Shelter Island is approximately 20 km due west of Albany, Western Australia.

It is often referred to as Muttonbird Island as well. Some consider the much smaller, low-level granite islet located immediately to the east as Muttonbird Island, but this rock does not support a flesh-footed shearwater breeding ground (mutton birds), whereas Shelter Island does. Due to Albany's early occupation by sealers and small-boat operators there are a number of confused stories relating to place names (including Jimmy Newell's/Newhill's Harbour) along this particularly dramatic stretch. The beach immediately west of Shelter Island is known as Muttonbird Beach, and is popular for swimming, surfing, fishing, and four-wheel driving. That Muttonbird Beach is adjacent to Shelter Island lends strong support to the idea Shelter Island subsumed the original Muttonbird Island name due to another story, now forgotten.

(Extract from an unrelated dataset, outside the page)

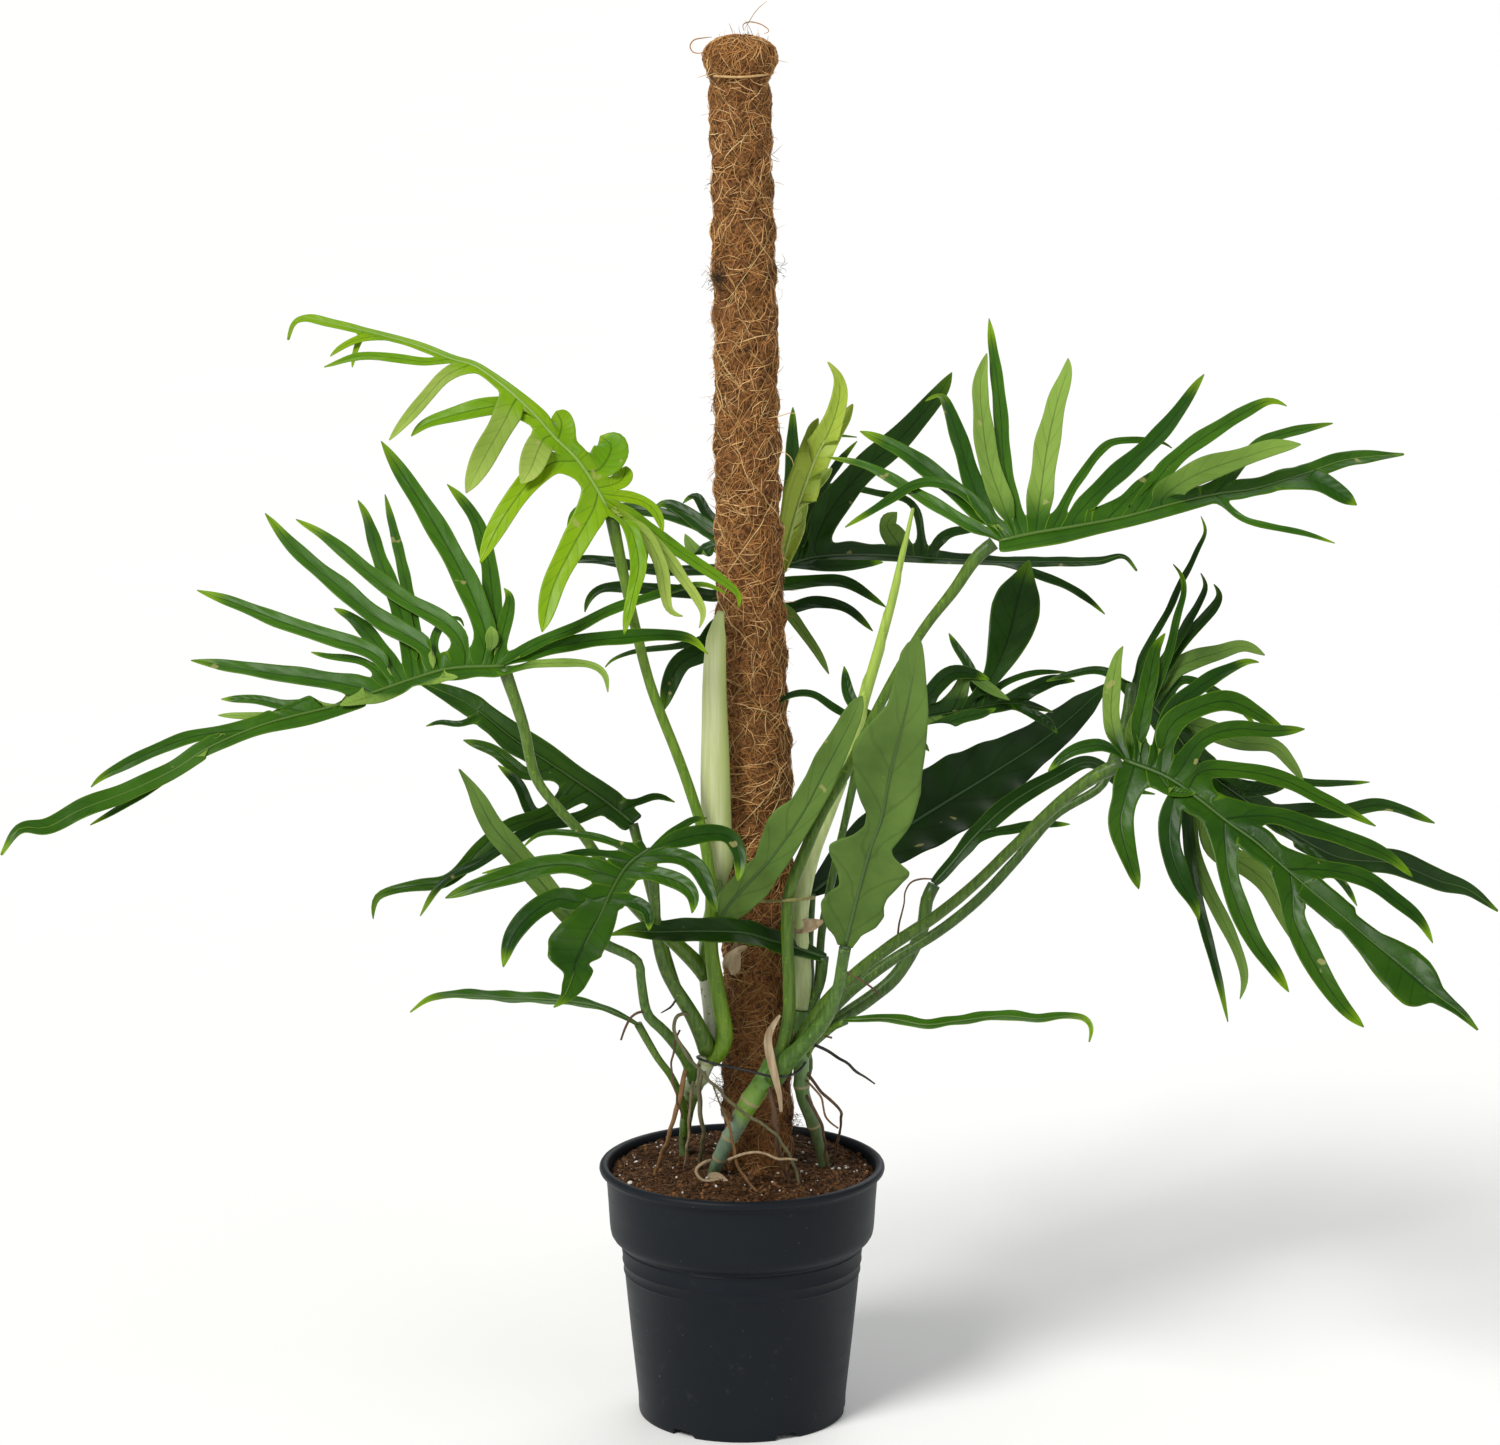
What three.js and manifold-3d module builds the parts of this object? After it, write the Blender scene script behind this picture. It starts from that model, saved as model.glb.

Shelter Island is approximately 130 m off-shore from Muttonbird Beach separated by a channel that has an average depth of 8 m it is regarded as a suitable open-water dive site.

The island consists of a mass of granite but has sufficient soil for plant growth and is well vegetated on top. The island supports breeding populations of flesh-footed shearwaters and little penguins as well as small populations of feral cats and black rats.

Little penguins have also been seen on the island.

The total area of the island is 10 ha. It was declared a Class 1A Nature Reserve in 1973.